-- Start SUPPLIED ENTRIES --

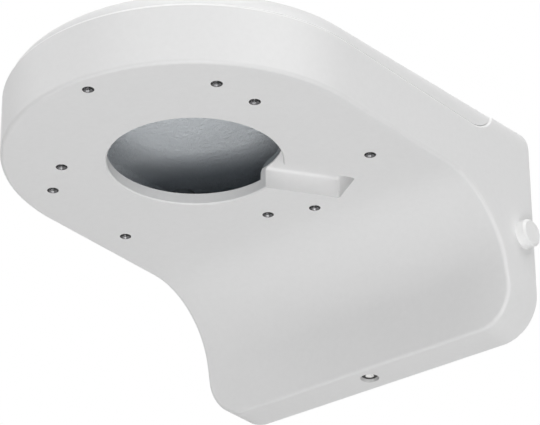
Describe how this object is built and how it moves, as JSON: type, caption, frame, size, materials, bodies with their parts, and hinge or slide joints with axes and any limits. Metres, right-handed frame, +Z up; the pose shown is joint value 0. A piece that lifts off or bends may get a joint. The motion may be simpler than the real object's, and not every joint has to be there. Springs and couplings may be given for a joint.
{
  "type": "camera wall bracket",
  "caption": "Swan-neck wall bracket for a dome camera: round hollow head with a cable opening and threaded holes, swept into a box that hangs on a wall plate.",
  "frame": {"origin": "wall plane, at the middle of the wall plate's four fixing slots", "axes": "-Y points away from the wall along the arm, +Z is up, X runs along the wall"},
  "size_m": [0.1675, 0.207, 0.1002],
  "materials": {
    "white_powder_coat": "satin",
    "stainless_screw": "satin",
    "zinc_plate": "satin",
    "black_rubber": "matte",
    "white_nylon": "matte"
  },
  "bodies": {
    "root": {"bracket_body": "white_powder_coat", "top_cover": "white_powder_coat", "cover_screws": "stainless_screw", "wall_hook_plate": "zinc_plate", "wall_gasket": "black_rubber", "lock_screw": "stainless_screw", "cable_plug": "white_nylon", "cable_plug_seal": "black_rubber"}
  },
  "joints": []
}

-- End SUPPLIED ENTRIES --
-- Start SUPPLIED ENTRIES --

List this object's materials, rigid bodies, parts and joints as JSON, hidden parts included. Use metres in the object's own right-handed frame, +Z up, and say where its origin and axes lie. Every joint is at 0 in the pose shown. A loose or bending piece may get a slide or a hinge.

-- End SUPPLIED ENTRIES --
-- Start SUPPLIED ENTRIES --

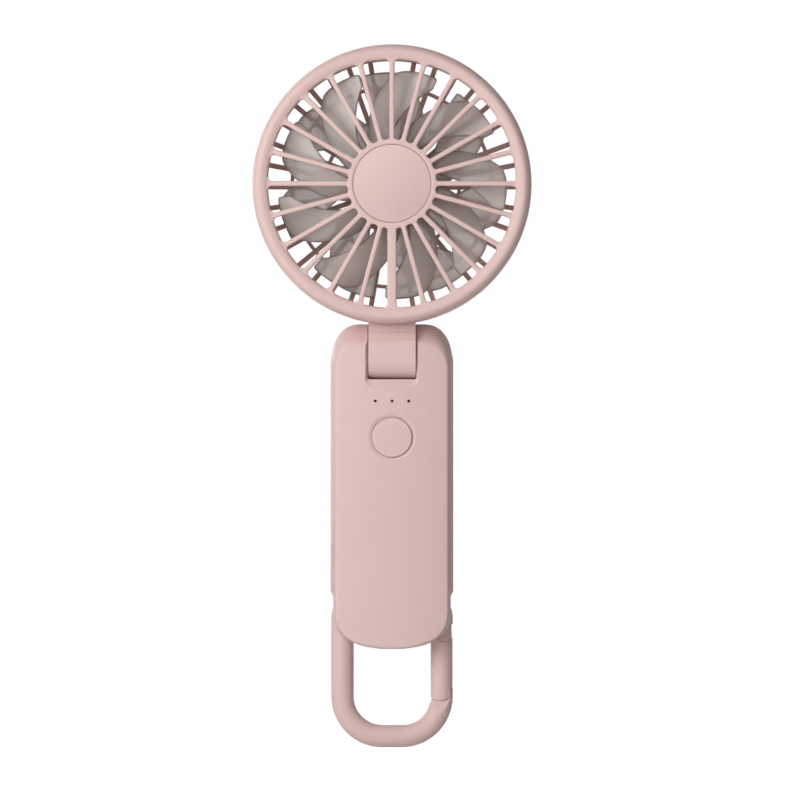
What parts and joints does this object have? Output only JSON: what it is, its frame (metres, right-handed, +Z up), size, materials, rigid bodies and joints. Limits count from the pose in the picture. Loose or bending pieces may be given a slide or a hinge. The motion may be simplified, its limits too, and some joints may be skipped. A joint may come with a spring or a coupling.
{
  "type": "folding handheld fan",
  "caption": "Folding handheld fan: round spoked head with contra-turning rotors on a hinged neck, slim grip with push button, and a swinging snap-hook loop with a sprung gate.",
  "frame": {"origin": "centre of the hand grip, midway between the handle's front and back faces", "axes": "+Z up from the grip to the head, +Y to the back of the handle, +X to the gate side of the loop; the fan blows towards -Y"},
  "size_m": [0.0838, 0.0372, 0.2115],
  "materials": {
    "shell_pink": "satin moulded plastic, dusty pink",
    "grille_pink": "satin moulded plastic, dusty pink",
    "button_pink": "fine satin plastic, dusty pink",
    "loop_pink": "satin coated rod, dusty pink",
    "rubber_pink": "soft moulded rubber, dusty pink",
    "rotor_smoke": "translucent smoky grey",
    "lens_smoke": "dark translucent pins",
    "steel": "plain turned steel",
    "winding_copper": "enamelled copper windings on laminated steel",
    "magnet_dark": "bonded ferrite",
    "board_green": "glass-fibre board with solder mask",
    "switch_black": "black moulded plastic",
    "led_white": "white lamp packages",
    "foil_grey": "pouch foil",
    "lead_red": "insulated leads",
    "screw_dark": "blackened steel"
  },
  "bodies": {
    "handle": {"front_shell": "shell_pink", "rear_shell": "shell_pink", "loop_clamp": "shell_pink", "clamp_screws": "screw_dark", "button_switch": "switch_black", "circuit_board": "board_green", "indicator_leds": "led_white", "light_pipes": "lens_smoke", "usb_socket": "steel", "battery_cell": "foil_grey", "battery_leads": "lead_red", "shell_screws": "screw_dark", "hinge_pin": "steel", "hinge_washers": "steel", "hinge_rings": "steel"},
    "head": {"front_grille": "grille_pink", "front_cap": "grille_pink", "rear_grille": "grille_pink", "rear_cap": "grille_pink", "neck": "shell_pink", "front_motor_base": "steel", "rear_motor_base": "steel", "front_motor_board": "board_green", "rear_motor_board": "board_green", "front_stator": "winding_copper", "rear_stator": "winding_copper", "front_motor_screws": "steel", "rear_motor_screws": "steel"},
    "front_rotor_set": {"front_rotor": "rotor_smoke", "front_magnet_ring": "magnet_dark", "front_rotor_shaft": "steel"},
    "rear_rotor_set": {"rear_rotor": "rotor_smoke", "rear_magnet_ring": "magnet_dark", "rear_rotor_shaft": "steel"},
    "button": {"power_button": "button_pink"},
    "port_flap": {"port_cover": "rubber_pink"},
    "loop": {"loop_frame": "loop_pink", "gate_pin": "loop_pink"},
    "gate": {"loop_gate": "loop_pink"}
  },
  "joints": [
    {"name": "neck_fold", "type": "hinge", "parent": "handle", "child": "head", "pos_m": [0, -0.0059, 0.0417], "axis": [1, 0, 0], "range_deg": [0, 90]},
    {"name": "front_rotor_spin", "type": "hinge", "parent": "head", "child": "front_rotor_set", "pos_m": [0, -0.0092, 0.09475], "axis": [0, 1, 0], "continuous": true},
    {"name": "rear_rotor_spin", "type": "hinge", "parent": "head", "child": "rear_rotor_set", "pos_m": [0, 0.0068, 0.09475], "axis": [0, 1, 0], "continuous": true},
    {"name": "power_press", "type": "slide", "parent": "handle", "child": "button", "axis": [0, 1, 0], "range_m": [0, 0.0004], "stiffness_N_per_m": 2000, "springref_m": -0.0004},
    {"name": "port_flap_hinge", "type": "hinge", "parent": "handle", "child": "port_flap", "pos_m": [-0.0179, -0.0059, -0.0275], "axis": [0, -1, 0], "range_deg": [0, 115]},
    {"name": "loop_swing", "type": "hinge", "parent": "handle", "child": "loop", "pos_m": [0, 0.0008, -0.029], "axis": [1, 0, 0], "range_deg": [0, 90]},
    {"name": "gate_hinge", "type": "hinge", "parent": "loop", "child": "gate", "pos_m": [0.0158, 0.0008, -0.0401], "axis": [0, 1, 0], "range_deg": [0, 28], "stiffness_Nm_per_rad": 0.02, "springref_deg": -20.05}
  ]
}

-- End SUPPLIED ENTRIES --

**PROMPT:**
Output a single number: how many lines contain the word "axes".

**SOLUTION FOR THIS PROBLEM:**
4